On a VirtualBox VM with 4 virtual cores and 4096 mb of memory, syncing 100K documents from MongoDB to InfluxDB took only 1.432 seconds for a throughput of ~ 70K points per second.

Advanced

mongofluxd supports golang 1.8 plugins for advanced use cases. For example, you have a one-to-many relationship between MongoDB documents and InfluxDB points. mongofluxd supports consuming 1 go plugin .so. This .so may expose many public functions. mongofluxd supports mapping one plugin symbol (a function) with each measurement.

The mapping function must be of the form:

func (*mongofluxdplug.MongoDocument) ([]*mongofluxdplug.InfluxPoint, error)

The following example plugin maps a single MongoDB document to multiple Points in InfluxDB:

package main

import (
	"fmt"
	"github.com/rwynn/gtm"
	"github.com/rwynn/mongofluxd/mongofluxdplug"
	"time"
)

// Plugin to map a single MongoDB document to multiple InfluxDB points
//
// e.g.
// db.testplug.insert({ts: new Date(), pts: [{o: 0, d: 1.5}, {o: 2, d: 3.2}]})
// where ts is the base time, o is the second offset for each point, and d is field data for each point

func MyPointMapper(input *mongofluxdplug.MongoDocument) (output []*mongofluxdplug.InfluxPoint, err error) {
	doc := input.Data

	// reference base time
	var t time.Time
	switch doc["ts"].(type) {
	case time.Time:
		t = doc["ts"].(time.Time)
	default:
		return nil, fmt.Errorf("expected ts field with type %T but got %T", t, doc["ts"])
	}

	// reference list of points with time offset and data
	var pts []interface{}
	switch doc["pts"].(type) {
	case []interface{}:
		pts = doc["pts"].([]interface{})
	default:
		return nil, fmt.Errorf("expected pts field with type %T but got %T", pts, doc["pts"])
	}

	// for each pt in this single document, add an InfluxPoint to the output
	for _, p := range pts {

		// assert type of each point p
		var pt map[string]interface{}
		switch ptt := p.(type) {
		case map[string]interface{}:
			pt = ptt
		default:
			return nil, fmt.Errorf("expected point of type %T but got %T", pt, p)
		}

		// read offset and point data
		var offset, pointData float64
		switch pt["o"].(type) {
		case float64:
			offset = pt["o"].(float64)
		default:
			return nil, fmt.Errorf("expected offset of type %T but got %T", offset, pt["o"])
		}
		switch pt["d"].(type) {
		case float64:
			pointData = pt["d"].(float64)
		default:
			return nil, fmt.Errorf("expected point data of type %T but got %T", pointData, pt["d"])
		}

		// create a new InfluxPoint
		point := &mongofluxdplug.InfluxPoint{
			Tags:   make(map[string]string),
			Fields: make(map[string]interface{}),
		}

		// set time, fields, and tags on the Point
		point.Timestamp = t.Add(time.Duration(int64(offset)) * time.Second)
		point.Fields["d"] = pointData

		// append the Point to the output
		output = append(output, point)
	}
	return output, nil
}

To build a plugin you must use golang 1.11 and above and ensure you run the go build command with the mongofluxd go.mod file in the current directory.
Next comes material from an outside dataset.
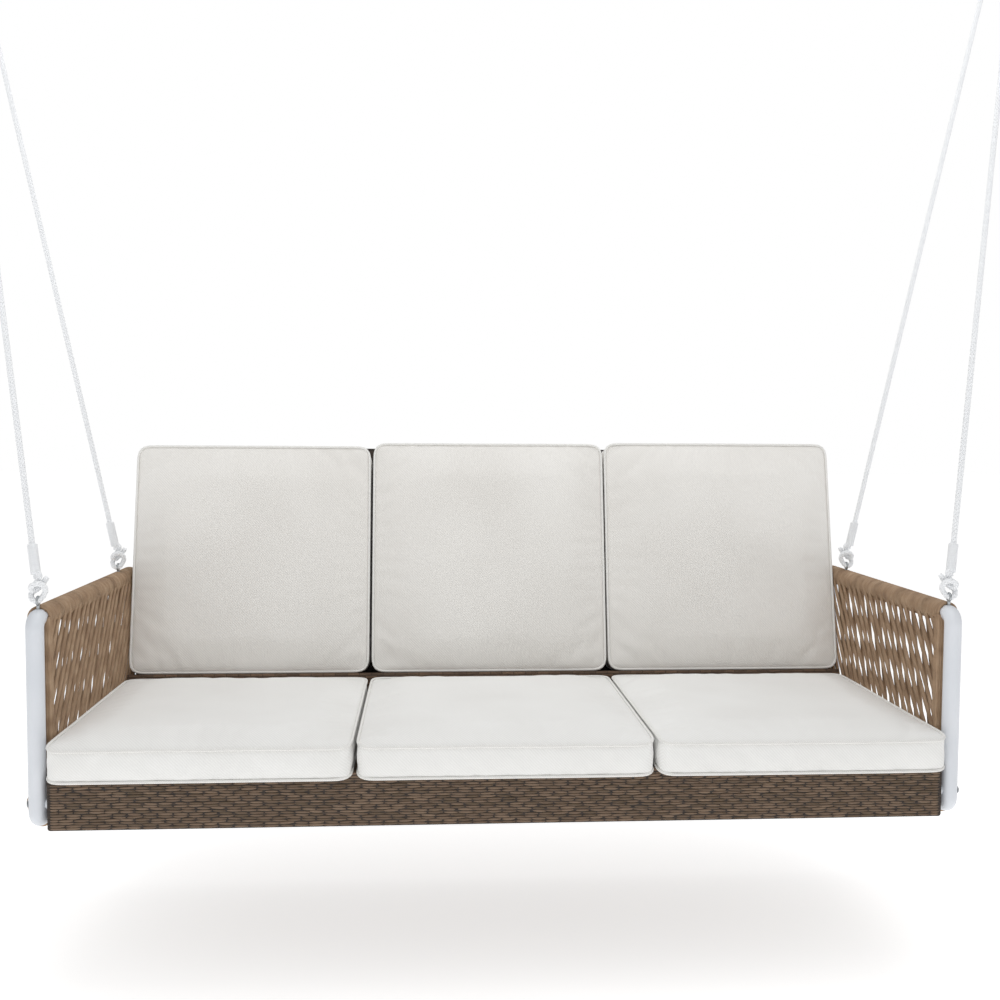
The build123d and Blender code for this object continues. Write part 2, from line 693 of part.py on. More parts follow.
with BuildPart() as pivot_nuts:
    for ear_plane in hanger_planes:
        with BuildSketch(ear_plane.offset(-ear_outer)):
            with Locations(pivot_spot):
                RegularPolygon(NUT_ACROSS / 2, 6, major_radius=False)
                Circle(PIVOT_R, mode=Mode.SUBTRACT)
        extrude(amount=-NUT_THICK)
pivot_nuts.part.label = "pivot_nuts"
export_step(pivot_nuts.part, "parts/pivot_nuts.step")

with BuildPart() as pivot_bushings:
    for ear_plane in hanger_planes:
        with BuildSketch(ear_plane):
            with Locations(pivot_spot):
                Circle(BUSHING_R)
                Circle(PIVOT_R + PIVOT_GAP, mode=Mode.SUBTRACT)
        extrude(amount=BUSHING_LENGTH / 2, both=True)
pivot_bushings.part.label = "pivot_bushings"
export_step(pivot_bushings.part, "parts/pivot_bushings.step")
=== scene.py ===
# %% [markdown]
# # A hanging porch swing
# A three-seat bench of bent white tube and woven plastic hangs on four ropes from two
# ceiling hangers. The CAD model gives every hard part and the room that each soft part has.
# This notebook adds what the eye looks for: plaited rope, wound and woven cord, wicker,
# and six box cushions with piping. Lengths are in metres, in the CAD model's own frame.

import math

import bpy
from mathutils import Matrix, Vector, noise


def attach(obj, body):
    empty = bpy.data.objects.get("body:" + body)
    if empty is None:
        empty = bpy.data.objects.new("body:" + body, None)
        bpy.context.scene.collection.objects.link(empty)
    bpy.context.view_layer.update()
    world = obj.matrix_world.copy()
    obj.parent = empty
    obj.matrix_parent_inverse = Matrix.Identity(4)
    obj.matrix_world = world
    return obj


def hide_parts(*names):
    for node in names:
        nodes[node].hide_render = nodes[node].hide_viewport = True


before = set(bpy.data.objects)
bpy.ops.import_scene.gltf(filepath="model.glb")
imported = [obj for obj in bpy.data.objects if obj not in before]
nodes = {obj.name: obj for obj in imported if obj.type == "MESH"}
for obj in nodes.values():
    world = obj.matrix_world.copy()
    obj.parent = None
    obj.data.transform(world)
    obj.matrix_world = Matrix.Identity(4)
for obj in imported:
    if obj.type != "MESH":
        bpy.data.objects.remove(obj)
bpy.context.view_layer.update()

# %% [markdown]
# ## Places on the bench
# The bench has its own handy coordinates in millimetres: Y backwards from the front posts
# and Z up from its lowest point. One function turns them into the model's frame, whose
# origin is up at the ceiling plates.

# %% Bench coordinates
SIDES = (("left", -1), ("right", 1))
POST_X = 856
LEAN = math.radians(11.5)
LEAN_Y = 622
LEAN_Z = 165
BALANCE_Y = 431
BENCH_DROP = 2389.5


def at(x, y, z):
    """A point in bench millimetres, in the model's frame."""
    return Vector((x, y - BALANCE_Y, z - BENCH_DROP)) / 1000


def lean_y(z):
    """Bench Y of the back's middle plane at bench height z."""
    return LEAN_Y + (z - LEAN_Z) * math.tan(LEAN)


print("front post foot at", at(POST_X, 0, 0))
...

This is to ensure your plugin dependencies use the exact same source code as mongofluxd.

# clone the repo outside your $GOPATH
git clone https://github.com/rwynn/mongofluxd.git
cd mongofluxd
# edit a file myplugin.go which is your plugin
go build -buildmode=plugin -o myplugin.so myplugin.go

The public plugin function, or symbol, can then be assigned to a measurement in the config file

plugin-path = "/path/to/myplugin.so"

[[measurement]]
namespace = "test.testplug"
# for this measurement use a go plugin to map a single MongoDB document to multiple InfluxDB points
# in this case the function name to use is MyPointMapper
# the time, fields, and tags will be generated by the plugin
symbol = "MyPointMapper"
precision = "ms"

When a MongoDB document is inserted into the test.testplug namespace, the MyPointMapper function will be invoked to determine a slice of Points to write to InfluxDB.